二ツ目の弟子全員を前座に降格しておいて、その暴力的行為を利用し、師匠としての懐の広さを世間に向けてアピールする立川志らく。
その了見のとてつもない気持ち悪さを、先日3日間に渡って批判した。
おかげさまで多くのアクセスをいただきました。
しつこいかもしれませんが、書き足りないのでお替わりです。また3日間。
事象に対するご意見はさまざま。
「落語好きで志らく好き」も、「落語は知らないが志らく嫌い」も、世間はいろいろ。
私は「落語好きの志らく嫌い」。
私の好きな落語の世界の中に、この了見の間違った売れっ子噺家の占める地位はない。
一介のファンが、プロの了見をどうこう言っていいのか、言うべきかという問題がまずある。
これはすでに、3日間の記事の冒頭で述べた。
志らくは、しばしば勝手に落語の世界にオリジナルの定義を持ち込みながら、都合のいいときだけオリジナルを一般化して語るという、卑怯なロジックを用いる男である。
ところで、ツイッター等でさまざまな意見を読んで、志らくに賛同する、または許すファンの心中はおおむねわかった。
今日は、さらにこれを批判してみたい。
賛同している人は、現代がどういう時代なのかを理解できていない、極めて危険な人たちだ。
存在自体が危険というより、ひとりひとり、残りの人生においてなにかしらやらかすかもしれない。
その危険性を勝手に心配する。
志らくを許してしまう人の背景にあるのは、ファンの勝手な「落語界の聖域化」。
落語をほんの少々知っている人に特にありがちな認識の誤りであるが、噺家をなぜか日常と隔絶された超人としてあがめてしまう。
「噺家さんは、落語を200も300も覚えていて、いつでもすぐに掛けられるのだ」なんて。
昔、こんなのがYahoo知恵袋にずっと掲載されていたもんだ。
また、わけわからないファンが「プロの噺家は全ての噺を覚えています」なんて根拠のない回答で、誤解を強化する。

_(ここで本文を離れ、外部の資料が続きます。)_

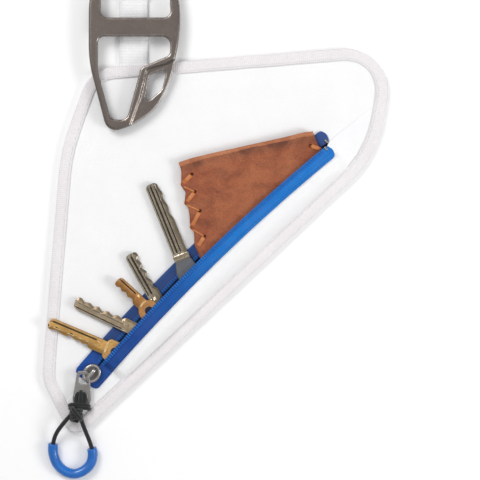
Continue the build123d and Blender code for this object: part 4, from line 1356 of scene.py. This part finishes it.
def make_keys():
    for name, key in KEYS.items():
        if "bow" in key:
            parts = [key_blade(key, key["bow"] - 1.2), key_bow(key)]
        else:
            parts = [key_blade(key, 13.0), key_collar(key)]
        verts, faces = [], []
        for more_verts, more_faces in parts:
            faces += [tuple(len(verts) + k for k in face) for face in more_faces]
            verts += more_verts
        obj = piece(name + "_metal", verts, faces, MATERIAL[key["metal"]], name)
        obj.data.set_sharp_from_angle(angle=radians(28))
        mark_grooves(obj, key)
        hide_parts(name)


# ---- metal and plastic parts ------------------------------------------------------------------------
FORGED = [("carabiner_frame", "clip", "clip_metal"), ("carabiner_gate", "gate", "clip_metal"),
          ("slider_body", "slider", "zip_metal"), ("pull_tab", "pull", "pull_metal")]
EASED = [("gate_pin", "clip", "steel", "steel", 0.2),
         ("key_5_head", "key_5", "key_plastic", "key_plastic", 0.5)]
KEPT = {"gate_spring": "steel", "key_plate": "plate", "plate_rivets": "plate", "key_1_post": "plate",
        "key_2_post": "plate", "key_3_post": "plate", "key_4_post": "plate", "key_5_post": "plate"}


def make_bail():
    """The bright bar over the slider that the tab hangs on."""
    centre = zip_point(SLIDER_S)
    turn = zip_turn(SLIDER_S)
    along = Vector((cos(turn), sin(turn), 0))
    route = [Vector((*centre, z)) + along * x
             for x, z in ((-4.3, 6.2), (-4.3, 10.1), (3.4, 10.1), (3.4, 6.2))]
    line = spaced(filleted(route, [1.9, 1.9], steps=8), 0.3)
    side = Vector((-along.y, along.x, 0))
    path = [(p, side, side.cross(direction(line, i))) for i, p in enumerate(line)]
    obj = swept("slider_bail_bar", path, oval_profile(1.05, 0.85, 18), MATERIAL["zip_metal"], "slider")
    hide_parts("slider_bail")


def paint_shade_on_slider_face(obj):
    """Marks the slider's face inside its rim for painted shade and painted dark reflection under the bail."""
    turn = zip_turn(SLIDER_S)
    recess = obj.data.attributes.new("recess", "FLOAT", "POINT")
    for vertex in obj.data.vertices:
        p = drawn(vertex.co).to_2d() - zip_point(SLIDER_S)
        x, y = p.x * cos(turn) + p.y * sin(turn), p.y * cos(turn) - p.x * sin(turn)
        out = hypot(x / SLIDER_HALF[0], y / SLIDER_HALF[1])
        on_top = smooth((vertex.co.z / MM - 5.8) / 0.3)
        recess.data[vertex.index].value = 0.9 * smooth((0.8 - out) / 0.12) * on_top


# the thin web of the clip's lower right, between its ridge and its rim, and half its thickness
WEB_HALF = 1.25
WEB_OUTLINE = [(-41.4, 58.6), (-25.0, 67.2), (-20, 66), (-22, 50), (-32, 36), (-46, 26), (-50.3, 30.5),
               (-44.6, 46.2)]


def make_metal():
    make_bail()
    for node, body, slot_name in FORGED:
        big = node.startswith("carabiner")
        made = forged(node, MATERIAL[slot_name], body, 0.34 if big else 0.12, 24 if big else 5,
                      (WEB_OUTLINE, CLIP_MIDDLE, WEB_HALF) if node == "carabiner_frame" else None)
        if node == "slider_body":
            paint_shade_on_slider_face(made)
    for node, body, slot_name, material, width in EASED:
        softened(node, MATERIAL[material], body, width)
    for node, material in KEPT.items():
        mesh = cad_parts[node].data
        mesh.materials.clear()
        mesh.materials.append(MATERIAL[material])


# ---- floor, light and camera ------------------------------------------------------------------------
def make_studio():
    floor_mesh = bpy.data.meshes.new("floor")
    reach = 1.5
    floor_mesh.from_pydata([(-reach, -reach, 0), (reach, -reach, 0), (reach, reach, 0), (-reach, reach, 0)],
                           [], [(0, 1, 2, 3)])
    made, w, shader, where = start_material("floor paper", Specular_IOR_Level=0.1)
    tone = w.noise(where["Object"], 6.0, 3.0)
    w.feed(shader["Base Color"], w.blend(tone, tint(250, 250, 250), tint(252, 252, 252)))
    shader["Roughness"].default_value = 0.9
    floor_mesh.materials.append(made)
    placed_object("floor", floor_mesh)

    world = bpy.data.worlds.new("studio")
    world.use_nodes = True
    world.node_tree.nodes["Background"].inputs["Color"].default_value = (1.0, 1.0, 1.0, 1.0)
    world.node_tree.nodes["Background"].inputs["Strength"].default_value = 0.46
    bpy.context.scene.world = world
    for name, spot, size, power in (("key", (-0.45, 0.5, 0.75), 0.4, 4.8), ("top", (0.1, 0.0, 1.3), 0.9, 1.6),
                                    ("fill", (0.65, -0.2, 0.5), 0.3, 2.8)):
        data = bpy.data.lights.new(name, "AREA")
        data.size, data.energy = size, power
        lamp = placed_object(name, data)
        lamp.location = spot
        lamp.rotation_euler = (-Vector(spot)).to_track_quat("-Z", "Y").to_euler()

    view_width, distance = 268.8 * MM, 1.3
    lens = bpy.data.cameras.new("camera")
    lens.sensor_width = 36.0
    lens.lens = 36.0 * distance / view_width
    camera = placed_object("camera", lens)
    camera.location = (13.76 * MM, -32.2 * MM, distance + 5 * MM)
    bpy.context.scene.camera = camera
    bpy.context.scene.view_settings.view_transform = "Standard"


make_binding()
make_panels()
make_lining()
make_binding_stitches()
make_strap()
make_zip()
make_case()
make_lacing()
cord, grip, cord_length = make_cord()
on_the_cord = make_knot() + make_cord_wrap() + [grip]
make_keys()
make_metal()
make_studio()
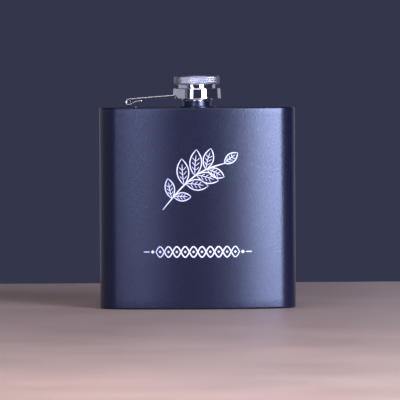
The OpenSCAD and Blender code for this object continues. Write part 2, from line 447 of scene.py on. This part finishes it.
def pan_rings(bm, flat_z, rim_z, edge_r, hole_r):
    """Rings of a pressed pan, from the middle of its outer face, over its rim, to that of its inner face."""
    inward = 1 if rim_z > flat_z else -1
    flat_from = edge_r + 0.4
    rings = [round_ring(bm, hole_r, flat_z), outline_ring(bm, flat_from, flat_z)]
    for x, z in arc(edge_r, edge_r, edge_r, -90, -180, 8):
        rings.append(outline_ring(bm, x, flat_z + inward * z))
    rings.append(outline_ring(bm, 0, rim_z))
    rings.append(outline_ring(bm, SHEET, rim_z))
    for x, z in arc(edge_r, edge_r, edge_r - SHEET, -180, -90, 6):
        rings.append(outline_ring(bm, x, flat_z + inward * z))
    rings.append(outline_ring(bm, flat_from, flat_z + inward * SHEET))
    rings.append(round_ring(bm, hole_r, flat_z + inward * SHEET))
    return rings


def make_top():
    """Top pan, with the hole for the spout."""
    bm = bmesh.new()
    skin(bm, pan_rings(bm, BODY_TOP, WALL_HIGH.z, TOP_EDGE_R, SPOUT_R))
    return finish_piece("body_top", bm, "flask", [COAT], ["top_plate"])


def make_base():
    """Bottom pan. A small round face closes the middle of each side of it."""
    bm = bmesh.new()
    middle_r = 3
    tube(bm, pan_rings(bm, 0, WALL_LOW.z, BASE_EDGE_R, middle_r))
    return finish_piece("body_base", bm, "flask", [COAT], ["bottom_plate"])


# ---------------------------------------------------------------- neck

def make_flange():
    """Welded flange and upright ring, painted, with a bare chamfer where the coating was masked."""
    bm = bmesh.new()
    flange_z = BODY_TOP + 0.5
    profile = rounded([(SPOUT_R, BODY_TOP), (FLANGE_R, BODY_TOP), (FLANGE_R, flange_z, 0.3),
                       (RING_R, flange_z, 0.4), (RING_R, RING_TOP, 0.35), (SPOUT_R, RING_TOP)], 0.02)
    bare_from = RING_TOP - 0.16
    for f in skin(bm, turned_rings(bm, profile, 128)):
        f.material_index = 1 if min(v.co.z for v in f.verts) > bare_from else 0
    return finish_piece("neck_ring", bm, "flask", [COAT, TURNED], ["neck_flange"])


def thread_height(angle, z, start):
    """Height, from 0 to 1, of a right-handed ridge that starts at z = start and fades at both ends."""
    fade_in, flank = 9, 1.5
    best = 0
    for k in range(-1, ceil(THREAD_TURNS) + 1):
        along = angle / (2 * pi) + k
        if 0 <= along <= THREAD_TURNS:
            off = abs(z - start - PITCH * along) / (THREAD_W / 2)
            run = min(1, along * fade_in, (THREAD_TURNS - along) * fade_in)
            best = max(best, run * min(1, max(0, flank * (1 - off))))
    return best


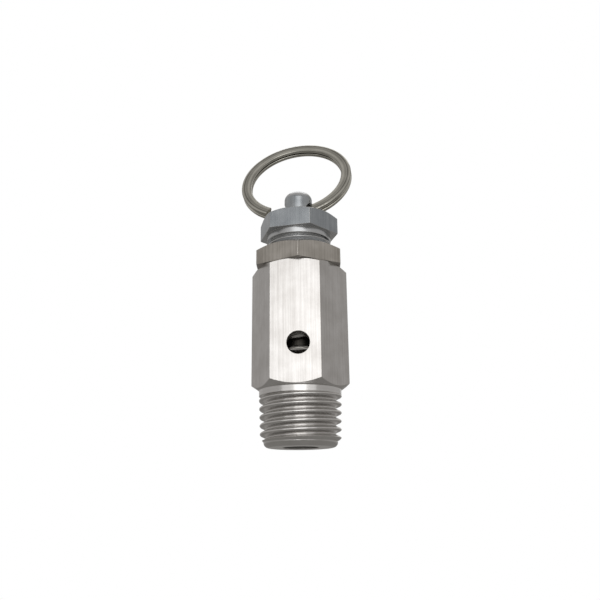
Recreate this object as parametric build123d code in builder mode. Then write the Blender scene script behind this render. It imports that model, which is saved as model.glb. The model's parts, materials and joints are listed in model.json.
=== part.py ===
from build123d import *

import os
from math import atan, ceil, cos, degrees, hypot, radians, sin, sqrt, tan

os.makedirs("parts", exist_ok=True)

# Spring-loaded pressure relief valve, turned from hexagon bar, with an R 1/4 inlet thread and a pull ring.
# Millimetres, degrees. The origin is the centre of the inlet end, and +Z runs up the valve's axis.
# A turn is an angle about +Z, measured from +X.

# ---------------------------------------------------------------- driving dimensions

# body: hexagon bar
body_across_flats = 14.0
body_hex_turn = 54.2
inlet_length = 9.1
hex_length = 20.55
top_chamfer_angle = 30.0
bottom_chamfer_angle = 35.0
neck_height = 0.95
neck_slope = 0.5

# inlet thread: R 1/4, 55 degree form, taper 1 in 16 on the diameter
inlet_pitch = 1.337
inlet_crest_radius = 6.47
inlet_taper = 1 / 32
inlet_depth_share = 0.6403
inlet_crest_at_x = 1.43
inlet_crest_rounding = 0.16
neck_step = 0.23
end_step = 0.52
end_height = 0.85
end_round = 0.8

# flow path
inlet_radius = 2.9
orifice_step = 0.4
orifice_length = 2.0
floor_rise = 1.8
seat_lip_height = 1.0
seat_lip_width = 0.8
seat_lip_land = 0.35
vent_radius = 1.85
vent_rise = 4.74
vent_turn = -92.0

# disc holder and seal
holder_wall = 0.8
holder_lip = 0.25
holder_web = 0.8
pilot_length = 3.2
socket_web = 1.3
seal_step = 0.3
seal_thickness = 1.5
seal_proud = 0.3

# lift stem and its clip
stem_radius = 2.43
stem_end_round = 1.3
stem_above_ring = 3.7
shank_radius = 1.6
shoulder_drop = 3.5
clip_rise = 1.7
clip_wire = 0.6
clip_opening = 40.0

# spring and its seat
spring_wire = 1.1
active_turns = 3
seat_washer_thickness = 0.8
seat_washer_chamfer = 0.12

# adjusting screw: M11 x 1
screw_thread_radius = 5.5
screw_pitch = 1.0
screw_depth_share = 0.6134
screw_crest_below_collar = 0.45
screw_crest_rounding = 0.02
screw_lead = 0.6
screw_engagement = 4.15
screw_travel = 1.5
exposed_thread = 1.6
collar_height = 1.03
collar_step = 0.04
head_height = 3.27
head_across_flats = 12.0
head_turn = 45.8
head_chamfer_rise = 0.52
guide_length = 7.6
relief_step = 0.97
relief_cone = 0.5
guide_mouth_chamfer = 0.2

# lock nut
nut_across_flats = 14.0
nut_thickness = 3.55
nut_turn = 28.7
nut_chamfer_rise = 1.05

# split pull ring: two coils of flat wire
ring_radius = 9.37
wire_width = 1.84
wire_thickness = 0.7
coil_gap = 0.15
wire_corner = 0.3
ring_heading = -12.0
ring_lean = 25.5
ring_roll = -7.2
ring_step_turn = -107.0
ring_step_span = 20.0

# small bevel on sharp hexagon corners
edge_break = 0.08

# clearances
thread_clearance = 0.1
bore_step = 0.55
washer_clearance = 0.35
washer_bore_clearance = 0.25
spring_clearance = 0.4
pilot_clearance = 0.35
holder_clearance = 0.45
seal_clearance = 0.05
stem_clearance = 0.1
shank_clearance = 0.1
shank_end_gap = 0.1
clip_groove_clearance = 0.05
end_turn_gap = 0.02
ring_hole_clearance = 0.05
ring_head_gap = 0.13

# hidden overlaps: a thread's ridge in its core, and a thread's end in the plain part beside it
foot_sink = 0.1
buried = 0.3

# ---------------------------------------------------------------- radii that follow

neck_radius = inlet_crest_radius + neck_step
end_radius = inlet_crest_radius - end_step
orifice_radius = inlet_radius - orifice_step
seat_lip_radius = orifice_radius + seat_lip_width
tapped_radius = screw_thread_radius + thread_clearance
chamber_radius = screw_thread_radius - bore_step
holder_radius = chamber_radius - holder_clearance
seal_radius = holder_radius - holder_wall
seal_face_radius = seal_radius - seal_step
seat_washer_radius = chamber_radius - washer_clearance
spring_mean_radius = chamber_radius - spring_clearance - spring_wire / 2
pilot_radius = spring_mean_radius - spring_wire / 2 - pilot_clearance
guide_radius = stem_radius + stem_clearance
screw_relief_radius = stem_radius + relief_step
collar_radius = screw_thread_radius + collar_step
socket_radius = shank_radius + shank_clearance

# the hole takes both coils, which bow and slope within the stem
coil_pair_thickness = 2 * wire_thickness + coil_gap
ring_stray = stem_radius**2 / (2 * ring_radius) + stem_radius * tan(radians(abs(ring_roll)))
ring_hole_radius = hypot(wire_width / 2 + ring_stray, coil_pair_thickness / 2) + ring_hole_clearance
wire_reach = hypot(wire_width, coil_pair_thickness) / 2 - (sqrt(2) - 1) * wire_corner

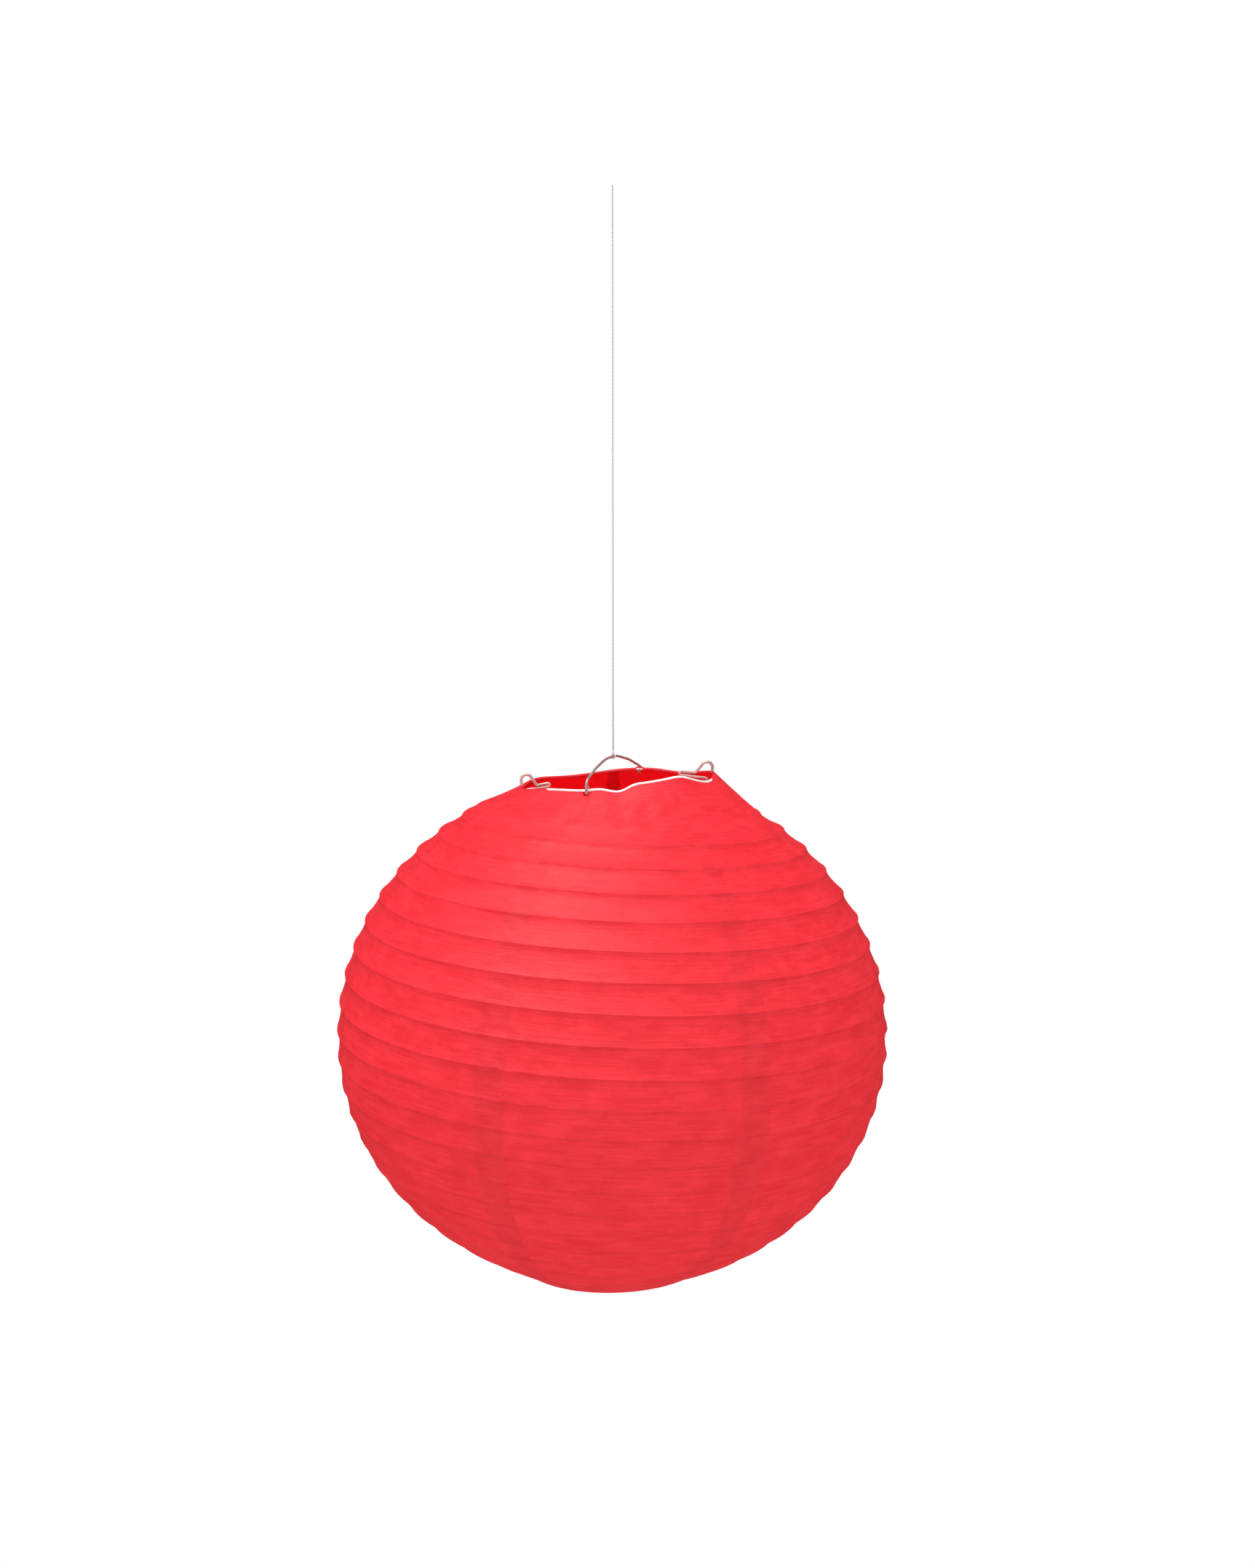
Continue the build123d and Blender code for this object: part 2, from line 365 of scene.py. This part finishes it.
@dataclass(frozen=True)
class PaleFloor:
    """A pale studio floor that is seen as plain white and mirrored only dimly."""

    colour: Colour = (0.93, 0.93, 0.93)
    shade: Colour = (0.91, 0.91, 0.91)
    mottle_scale: float = 3.0
    seen: Colour = (1.0, 1.0, 1.0)
    mirrored: Colour = (0.05, 0.05, 0.05)

    def make(self) -> bpy.types.Material:
        """Builds the material."""
        sheet = NodeSheet("pale_floor")
        mottle = sheet.noise(sheet.coordinates("Object"), self.mottle_scale, 2.0)
        tone = sheet.mix(mottle, self.colour, self.shade)
        inputs = {"Base Color": tone, "Roughness": 0.9, "Specular IOR Level": 0.1}
        face = sheet.node("ShaderNodeBsdfPrincipled", inputs=inputs)
        glow = sheet.node("ShaderNodeEmission", inputs={"Color": (*self.seen, 1.0)})
        seen = sheet.node("ShaderNodeLightPath", output="Is Camera Ray")
        dim = sheet.node("ShaderNodeEmission", inputs={"Color": (*self.mirrored, 1.0)})
        shiny = sheet.node("ShaderNodeLightPath", output="Is Glossy Ray")
        lit = sheet.node("ShaderNodeMixShader", inputs={0: shiny, 1: face, 2: dim})
        sheet.node_output(sheet.node("ShaderNodeMixShader", inputs={0: seen, 1: lit, 2: glow}))
        return sheet.material


# --------------------------------------------------------------------------
# Modelling helpers
# --------------------------------------------------------------------------
def deselect_all() -> None:
    """Leaves object mode's selection empty."""
    if bpy.context.object and bpy.context.object.mode != "OBJECT":
        bpy.ops.object.mode_set(mode="OBJECT")
    bpy.ops.object.select_all(action="DESELECT")


def dress(piece: bpy.types.Object, material: bpy.types.Material) -> None:
    """Gives a piece one material."""
    piece.data.materials.clear()
    piece.data.materials.append(material)


def apply_modifier(piece: bpy.types.Object, kind: str, **settings: Any) -> None:
    """Adds a modifier to a piece and applies it.

    Args:
        piece: The mesh object.
        kind: The modifier's type.
        **settings: The modifier's settings.
    """
    deselect_all()
    bpy.context.view_layer.objects.active = piece
    piece.select_set(True)
    modifier = piece.modifiers.new(kind.lower(), kind)
    for key, setting in settings.items():
        setattr(modifier, key, setting)
    bpy.ops.object.modifier_apply(modifier=modifier.name)


def smooth_step(low: float, high: float, x: Array) -> Array:
    """A smooth step from 0 at low to 1 at high."""
    t = np.clip((np.asarray(x, float) - low) / (high - low), 0.0, 1.0)
    return t * t * (3.0 - 2.0 * t)


def azimuth_gap(first: Array, second: float) -> Array:
    """The turn between azimuths, from -180 to 180 degrees."""
    return (np.asarray(first, float) - second + 180.0) % 360.0 - 180.0


# --------------------------------------------------------------------------
# The lantern's shape
# --------------------------------------------------------------------------
@dataclass
class RingLine:
    """The centre line of a ring's wire, read from its CAD node as a function of azimuth."""

    node: str
    samples: int = 180
    blur: float = 1.6
    least_weight: float = 0.05
    centre: Vector = field(init=False)
    radius: float = field(init=False)
    heights: Array = field(init=False)

    def __post_init__(self) -> None:
        """Reads the wire's middle height round the ring, weighted towards each azimuth."""
        points = np.array([v.co for v in frame["nodes"][self.node].data.vertices], float)
        low, high = points.min(axis=0), points.max(axis=0)
        middle = (low + high) / 2
        self.centre = Vector((middle[0], middle[1], points[:, 2].mean()))
        flat = points[:, :2] - middle[:2]
        reach = np.hypot(flat[:, 0], flat[:, 1])
        self.radius = float((reach.min() + reach.max()) / 2)
        azimuth = np.degrees(np.arctan2(flat[:, 0], -flat[:, 1])) % 360.0
        heights = []
        for number in range(self.samples):
            turn = 360.0 * number / self.samples
            weight = np.exp(-((azimuth_gap(azimuth, turn) / self.blur) ** 2))
            seen = weight.max() > self.least_weight
            heights.append(np.average(points[:, 2], weights=weight) if seen else np.nan)
        known = np.array(heights)
        turns = np.arange(self.samples)
        missing = np.isnan(known)
        known[missing] = np.interp(
            turns[missing], turns[~missing], known[~missing], period=self.samples
        )
        self.heights = known

    def height(self, azimuth: Array) -> Array:
        """The wire's height at these azimuths."""
        place = (np.asarray(azimuth, float) % 360.0) / 360.0 * self.samples
        closed = np.append(self.heights, self.heights[0])
        return np.interp(place, np.arange(self.samples + 1), closed)

    def point(self, azimuth: Array, out: Array, up: Array) -> Array:
        """Points beside the wire.

        Args:
            azimuth: Where along the ring.
            out: How far outwards from the wire's middle.
            up: How far above the wire's middle.

        Returns:
            One point for each azimuth.
        """
        turn = np.radians(azimuth)
        reach = self.radius + out
        x = self.centre.x + reach * np.sin(turn)
        y = self.centre.y - reach * np.cos(turn)
        return np.stack([x, y, self.height(azimuth) + up], axis=-1)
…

この誤解はさすがに極端だが、誤解の背景には「噺家を尊敬したい」という一般人の気持ちがあるのは間違いない。
程度の差こそあっても、「噺家は常人と異なる特殊な通過儀礼を踏まえ、超人として生まれ変わった人々」と思っている人、または思いたい人、結構いるのではないか?
だが、それはいったいどこから得た認識? なんの理由もなく、「噺家は教養が高い」と思う人もいるがそれと一緒か。
「笑点」が落語だと思っているファンを小馬鹿にする、ちょっと知っている程度の落語ファンも危ない。
「落語界には笑点メンバーよりずっとすごい人たちがいる!」と言って。ここに志らくも入れてしまう。
私の場合、落語を聴けば聴くほど、噺家が超人であるとの誤解はどんどん溶けてなくなってくる。
切れば血の出る人間だからこそ、表現者としてのありように深い敬意も払う。そしてたまには、人としてそれはダメだろうと思うこともある。
きちんと人間として捉えているからこそ、ひとのいい師匠のほうが好き。三遊亭好楽師など、人柄がたまらなく好きで、それで落語も好きになる。
他方多くのファンは、噺家のことを勝手に超人と認識するため、いきおい通過儀礼である修業についても厳しいものを一方的に期待する。
実際に一流とされる噺家さんが、すべて常人から並外れた厳しい修業で育ってきたなんて法則は、実のところどこにもないのですがね。
もっともプロの噺家でも、弟子に厳しく当たることが当人のためだなんて思いの人もいるから、ファンの誤解も無理からぬところもある。
幸い、そんな一門から秀でたスターはそうそう出てこない。
小三治門下の柳家三三師はスターといっていいだろうが、師匠が晩年になり、だいぶ無駄な厳しさが薄れてきたことが成功の要因ではなかろうか。